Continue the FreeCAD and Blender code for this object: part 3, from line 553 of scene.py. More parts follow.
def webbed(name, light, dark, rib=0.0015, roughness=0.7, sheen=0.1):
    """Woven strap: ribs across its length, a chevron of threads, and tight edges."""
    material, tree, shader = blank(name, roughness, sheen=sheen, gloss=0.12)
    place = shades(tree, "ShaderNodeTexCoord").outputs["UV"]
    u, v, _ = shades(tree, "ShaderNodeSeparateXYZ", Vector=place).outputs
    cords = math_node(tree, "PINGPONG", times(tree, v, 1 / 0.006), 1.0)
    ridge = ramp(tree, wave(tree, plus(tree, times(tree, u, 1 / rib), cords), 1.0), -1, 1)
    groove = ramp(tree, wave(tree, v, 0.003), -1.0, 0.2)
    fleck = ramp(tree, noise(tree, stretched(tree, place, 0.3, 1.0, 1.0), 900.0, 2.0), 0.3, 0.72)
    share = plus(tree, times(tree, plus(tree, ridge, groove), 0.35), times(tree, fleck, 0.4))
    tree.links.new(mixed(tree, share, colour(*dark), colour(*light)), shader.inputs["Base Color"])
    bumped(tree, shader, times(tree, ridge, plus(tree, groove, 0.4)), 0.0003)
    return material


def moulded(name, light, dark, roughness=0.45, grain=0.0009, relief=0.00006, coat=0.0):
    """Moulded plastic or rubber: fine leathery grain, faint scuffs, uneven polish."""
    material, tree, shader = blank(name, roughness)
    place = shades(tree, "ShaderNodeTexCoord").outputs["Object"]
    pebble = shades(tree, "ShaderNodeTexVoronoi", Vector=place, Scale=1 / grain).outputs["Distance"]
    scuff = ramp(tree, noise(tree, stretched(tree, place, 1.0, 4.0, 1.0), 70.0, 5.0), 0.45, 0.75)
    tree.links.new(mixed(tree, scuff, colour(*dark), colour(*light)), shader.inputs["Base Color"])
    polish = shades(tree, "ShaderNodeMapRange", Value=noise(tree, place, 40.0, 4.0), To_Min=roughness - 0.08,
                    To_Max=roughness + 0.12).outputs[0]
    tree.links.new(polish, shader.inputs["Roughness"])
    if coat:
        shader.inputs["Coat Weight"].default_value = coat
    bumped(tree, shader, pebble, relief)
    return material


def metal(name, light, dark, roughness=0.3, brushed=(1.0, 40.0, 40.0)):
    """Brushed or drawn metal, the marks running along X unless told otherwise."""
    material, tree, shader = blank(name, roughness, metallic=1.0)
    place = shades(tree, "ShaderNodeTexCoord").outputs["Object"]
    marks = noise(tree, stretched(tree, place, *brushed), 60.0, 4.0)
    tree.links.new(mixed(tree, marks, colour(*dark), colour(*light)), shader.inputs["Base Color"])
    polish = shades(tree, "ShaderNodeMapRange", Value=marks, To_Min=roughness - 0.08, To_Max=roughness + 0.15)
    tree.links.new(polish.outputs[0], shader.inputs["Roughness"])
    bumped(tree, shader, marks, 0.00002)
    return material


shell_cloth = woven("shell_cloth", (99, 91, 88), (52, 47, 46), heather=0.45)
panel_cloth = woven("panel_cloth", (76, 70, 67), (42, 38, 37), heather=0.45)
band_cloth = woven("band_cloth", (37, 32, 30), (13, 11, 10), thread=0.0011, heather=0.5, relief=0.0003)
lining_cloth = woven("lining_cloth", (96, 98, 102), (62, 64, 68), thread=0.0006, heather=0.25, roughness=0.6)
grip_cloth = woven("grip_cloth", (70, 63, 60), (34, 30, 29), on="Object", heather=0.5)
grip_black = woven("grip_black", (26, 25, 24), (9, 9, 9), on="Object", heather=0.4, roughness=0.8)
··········
▶ _Stated problem_
Recopy the whole listing exactly.

▶ _Task response_
Continue the FreeCAD and Blender code for this object: part 3, from line 553 of scene.py. More parts follow.
def webbed(name, light, dark, rib=0.0015, roughness=0.7, sheen=0.1):
    """Woven strap: ribs across its length, a chevron of threads, and tight edges."""
    material, tree, shader = blank(name, roughness, sheen=sheen, gloss=0.12)
    place = shades(tree, "ShaderNodeTexCoord").outputs["UV"]
    u, v, _ = shades(tree, "ShaderNodeSeparateXYZ", Vector=place).outputs
    cords = math_node(tree, "PINGPONG", times(tree, v, 1 / 0.006), 1.0)
    ridge = ramp(tree, wave(tree, plus(tree, times(tree, u, 1 / rib), cords), 1.0), -1, 1)
    groove = ramp(tree, wave(tree, v, 0.003), -1.0, 0.2)
    fleck = ramp(tree, noise(tree, stretched(tree, place, 0.3, 1.0, 1.0), 900.0, 2.0), 0.3, 0.72)
    share = plus(tree, times(tree, plus(tree, ridge, groove), 0.35), times(tree, fleck, 0.4))
    tree.links.new(mixed(tree, share, colour(*dark), colour(*light)), shader.inputs["Base Color"])
    bumped(tree, shader, times(tree, ridge, plus(tree, groove, 0.4)), 0.0003)
    return material


def moulded(name, light, dark, roughness=0.45, grain=0.0009, relief=0.00006, coat=0.0):
    """Moulded plastic or rubber: fine leathery grain, faint scuffs, uneven polish."""
    material, tree, shader = blank(name, roughness)
    place = shades(tree, "ShaderNodeTexCoord").outputs["Object"]
    pebble = shades(tree, "ShaderNodeTexVoronoi", Vector=place, Scale=1 / grain).outputs["Distance"]
    scuff = ramp(tree, noise(tree, stretched(tree, place, 1.0, 4.0, 1.0), 70.0, 5.0), 0.45, 0.75)
    tree.links.new(mixed(tree, scuff, colour(*dark), colour(*light)), shader.inputs["Base Color"])
    polish = shades(tree, "ShaderNodeMapRange", Value=noise(tree, place, 40.0, 4.0), To_Min=roughness - 0.08,
                    To_Max=roughness + 0.12).outputs[0]
    tree.links.new(polish, shader.inputs["Roughness"])
    if coat:
        shader.inputs["Coat Weight"].default_value = coat
    bumped(tree, shader, pebble, relief)
    return material


def metal(name, light, dark, roughness=0.3, brushed=(1.0, 40.0, 40.0)):
    """Brushed or drawn metal, the marks running along X unless told otherwise."""
    material, tree, shader = blank(name, roughness, metallic=1.0)
    place = shades(tree, "ShaderNodeTexCoord").outputs["Object"]
    marks = noise(tree, stretched(tree, place, *brushed), 60.0, 4.0)
    tree.links.new(mixed(tree, marks, colour(*dark), colour(*light)), shader.inputs["Base Color"])
    polish = shades(tree, "ShaderNodeMapRange", Value=marks, To_Min=roughness - 0.08, To_Max=roughness + 0.15)
    tree.links.new(polish.outputs[0], shader.inputs["Roughness"])
    bumped(tree, shader, marks, 0.00002)
    return material


shell_cloth = woven("shell_cloth", (99, 91, 88), (52, 47, 46), heather=0.45)
panel_cloth = woven("panel_cloth", (76, 70, 67), (42, 38, 37), heather=0.45)
band_cloth = woven("band_cloth", (37, 32, 30), (13, 11, 10), thread=0.0011, heather=0.5, relief=0.0003)
lining_cloth = woven("lining_cloth", (96, 98, 102), (62, 64, 68), thread=0.0006, heather=0.25, roughness=0.6)
grip_cloth = woven("grip_cloth", (70, 63, 60), (34, 30, 29), on="Object", heather=0.5)
grip_black = woven("grip_black", (26, 25, 24), (9, 9, 9), on="Object", heather=0.4, roughness=0.8)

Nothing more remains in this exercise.